** Start **
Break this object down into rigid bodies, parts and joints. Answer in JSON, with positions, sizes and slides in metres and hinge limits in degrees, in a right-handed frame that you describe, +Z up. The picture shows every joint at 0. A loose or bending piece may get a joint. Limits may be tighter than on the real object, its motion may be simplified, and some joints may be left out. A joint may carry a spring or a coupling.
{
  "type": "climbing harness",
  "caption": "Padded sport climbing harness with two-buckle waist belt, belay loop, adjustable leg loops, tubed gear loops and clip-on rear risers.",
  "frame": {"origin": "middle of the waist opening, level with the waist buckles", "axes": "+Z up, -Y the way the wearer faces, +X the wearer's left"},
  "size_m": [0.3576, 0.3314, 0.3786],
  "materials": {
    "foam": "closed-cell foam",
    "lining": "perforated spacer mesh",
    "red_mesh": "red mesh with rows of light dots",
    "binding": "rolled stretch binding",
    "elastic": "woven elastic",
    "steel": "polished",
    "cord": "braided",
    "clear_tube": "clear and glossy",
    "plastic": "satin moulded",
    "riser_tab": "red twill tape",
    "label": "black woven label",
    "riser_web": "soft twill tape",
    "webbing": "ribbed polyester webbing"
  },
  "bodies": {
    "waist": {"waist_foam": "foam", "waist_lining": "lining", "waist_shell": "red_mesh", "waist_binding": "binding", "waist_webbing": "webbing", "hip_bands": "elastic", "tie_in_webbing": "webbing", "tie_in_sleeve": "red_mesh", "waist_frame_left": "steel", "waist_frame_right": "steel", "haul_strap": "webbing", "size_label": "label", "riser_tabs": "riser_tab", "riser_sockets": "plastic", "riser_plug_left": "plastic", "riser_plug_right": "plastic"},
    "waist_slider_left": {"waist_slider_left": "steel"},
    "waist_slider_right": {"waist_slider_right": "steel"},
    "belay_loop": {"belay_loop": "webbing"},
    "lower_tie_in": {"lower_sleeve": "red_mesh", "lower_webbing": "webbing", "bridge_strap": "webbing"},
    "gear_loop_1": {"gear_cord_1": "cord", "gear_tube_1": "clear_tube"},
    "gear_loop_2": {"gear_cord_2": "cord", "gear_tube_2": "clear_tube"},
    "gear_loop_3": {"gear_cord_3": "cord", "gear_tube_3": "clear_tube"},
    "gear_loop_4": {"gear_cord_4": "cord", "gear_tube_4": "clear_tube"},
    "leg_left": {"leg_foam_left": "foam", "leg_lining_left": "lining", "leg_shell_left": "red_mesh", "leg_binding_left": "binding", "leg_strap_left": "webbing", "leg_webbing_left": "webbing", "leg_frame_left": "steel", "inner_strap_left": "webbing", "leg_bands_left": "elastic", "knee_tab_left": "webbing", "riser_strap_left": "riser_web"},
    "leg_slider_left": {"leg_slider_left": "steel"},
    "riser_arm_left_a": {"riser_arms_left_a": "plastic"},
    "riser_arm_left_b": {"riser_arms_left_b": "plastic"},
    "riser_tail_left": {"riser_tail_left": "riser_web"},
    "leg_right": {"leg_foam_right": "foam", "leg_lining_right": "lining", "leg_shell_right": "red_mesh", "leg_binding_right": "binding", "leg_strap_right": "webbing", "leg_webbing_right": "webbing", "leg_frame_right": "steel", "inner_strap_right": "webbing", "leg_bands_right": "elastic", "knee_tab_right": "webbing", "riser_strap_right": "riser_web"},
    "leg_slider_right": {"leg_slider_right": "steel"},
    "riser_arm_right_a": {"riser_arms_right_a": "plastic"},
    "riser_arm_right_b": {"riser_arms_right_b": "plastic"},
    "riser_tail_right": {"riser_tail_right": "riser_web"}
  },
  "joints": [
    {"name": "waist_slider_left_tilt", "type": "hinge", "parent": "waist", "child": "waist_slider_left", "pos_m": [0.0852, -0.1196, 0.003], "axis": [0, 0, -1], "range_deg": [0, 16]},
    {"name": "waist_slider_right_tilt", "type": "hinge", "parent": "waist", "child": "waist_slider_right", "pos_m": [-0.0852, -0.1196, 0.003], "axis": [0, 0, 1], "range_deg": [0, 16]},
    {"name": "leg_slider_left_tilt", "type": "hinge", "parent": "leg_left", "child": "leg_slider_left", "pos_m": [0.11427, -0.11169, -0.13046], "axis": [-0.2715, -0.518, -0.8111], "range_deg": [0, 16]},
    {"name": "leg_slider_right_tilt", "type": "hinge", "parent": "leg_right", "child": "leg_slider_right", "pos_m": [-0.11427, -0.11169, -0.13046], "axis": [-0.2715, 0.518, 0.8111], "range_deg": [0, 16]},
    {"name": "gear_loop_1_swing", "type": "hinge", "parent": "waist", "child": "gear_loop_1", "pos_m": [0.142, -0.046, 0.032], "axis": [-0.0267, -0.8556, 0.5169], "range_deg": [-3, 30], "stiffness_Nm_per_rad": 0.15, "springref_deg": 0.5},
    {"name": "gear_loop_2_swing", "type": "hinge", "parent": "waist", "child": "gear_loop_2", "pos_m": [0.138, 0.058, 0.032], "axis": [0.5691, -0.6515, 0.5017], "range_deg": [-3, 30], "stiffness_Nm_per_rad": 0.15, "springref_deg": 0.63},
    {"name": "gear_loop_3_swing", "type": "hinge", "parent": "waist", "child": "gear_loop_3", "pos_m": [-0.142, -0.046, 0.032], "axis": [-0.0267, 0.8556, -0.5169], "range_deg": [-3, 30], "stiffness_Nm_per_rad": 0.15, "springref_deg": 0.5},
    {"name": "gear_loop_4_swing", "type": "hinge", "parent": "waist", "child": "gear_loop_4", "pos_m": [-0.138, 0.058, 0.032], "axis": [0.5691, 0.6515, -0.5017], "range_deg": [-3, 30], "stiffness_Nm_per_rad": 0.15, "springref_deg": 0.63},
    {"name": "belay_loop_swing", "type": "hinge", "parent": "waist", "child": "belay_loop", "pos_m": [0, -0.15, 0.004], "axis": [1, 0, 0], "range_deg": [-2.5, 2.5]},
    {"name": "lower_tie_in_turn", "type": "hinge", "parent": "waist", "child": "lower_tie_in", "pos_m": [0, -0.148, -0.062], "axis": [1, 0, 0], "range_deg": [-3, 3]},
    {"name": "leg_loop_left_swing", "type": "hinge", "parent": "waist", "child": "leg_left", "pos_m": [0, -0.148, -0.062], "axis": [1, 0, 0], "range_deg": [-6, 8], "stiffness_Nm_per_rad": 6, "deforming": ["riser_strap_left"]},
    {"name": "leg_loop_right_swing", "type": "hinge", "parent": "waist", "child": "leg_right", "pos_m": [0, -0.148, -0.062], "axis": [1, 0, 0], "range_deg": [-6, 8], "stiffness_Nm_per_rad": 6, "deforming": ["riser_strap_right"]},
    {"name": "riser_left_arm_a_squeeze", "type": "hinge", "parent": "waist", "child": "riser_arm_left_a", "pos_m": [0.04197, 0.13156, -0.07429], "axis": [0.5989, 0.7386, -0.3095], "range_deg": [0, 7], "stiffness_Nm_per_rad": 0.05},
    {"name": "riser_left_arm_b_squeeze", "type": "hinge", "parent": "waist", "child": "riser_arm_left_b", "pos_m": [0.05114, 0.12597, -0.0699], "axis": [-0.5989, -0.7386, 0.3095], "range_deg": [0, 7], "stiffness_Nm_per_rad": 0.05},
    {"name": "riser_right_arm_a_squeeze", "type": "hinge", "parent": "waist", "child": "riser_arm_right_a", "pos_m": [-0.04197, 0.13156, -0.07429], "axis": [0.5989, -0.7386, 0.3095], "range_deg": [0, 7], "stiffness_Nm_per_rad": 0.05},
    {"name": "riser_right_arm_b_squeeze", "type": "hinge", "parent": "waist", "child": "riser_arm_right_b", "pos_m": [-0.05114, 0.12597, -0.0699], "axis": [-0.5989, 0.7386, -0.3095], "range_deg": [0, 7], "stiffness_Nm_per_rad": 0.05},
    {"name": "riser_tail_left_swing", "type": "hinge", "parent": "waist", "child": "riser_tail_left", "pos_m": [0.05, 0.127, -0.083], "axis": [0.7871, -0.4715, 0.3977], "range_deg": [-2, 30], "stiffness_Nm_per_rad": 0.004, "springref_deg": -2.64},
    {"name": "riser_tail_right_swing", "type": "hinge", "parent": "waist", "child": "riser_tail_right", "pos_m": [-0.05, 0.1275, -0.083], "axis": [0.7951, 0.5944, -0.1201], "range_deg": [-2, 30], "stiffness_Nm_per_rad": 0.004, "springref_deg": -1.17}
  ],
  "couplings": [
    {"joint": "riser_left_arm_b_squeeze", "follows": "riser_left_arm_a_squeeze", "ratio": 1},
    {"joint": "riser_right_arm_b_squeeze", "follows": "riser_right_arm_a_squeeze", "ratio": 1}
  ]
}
** End **
• Problem to work on:
From the data above, copy each line where the string "bodies" appears.

• Task solution:
Break this object down into rigid bodies, parts and joints. Answer in JSON, with positions, sizes and slides in metres and hinge limits in degrees, in a right-handed frame that you describe, +Z up. The picture shows every joint at 0. A loose or bending piece may get a joint. Limits may be tighter than on the real object, its motion may be simplified, and some joints may be left out. A joint may carry a spring or a coupling.
  "bodies": {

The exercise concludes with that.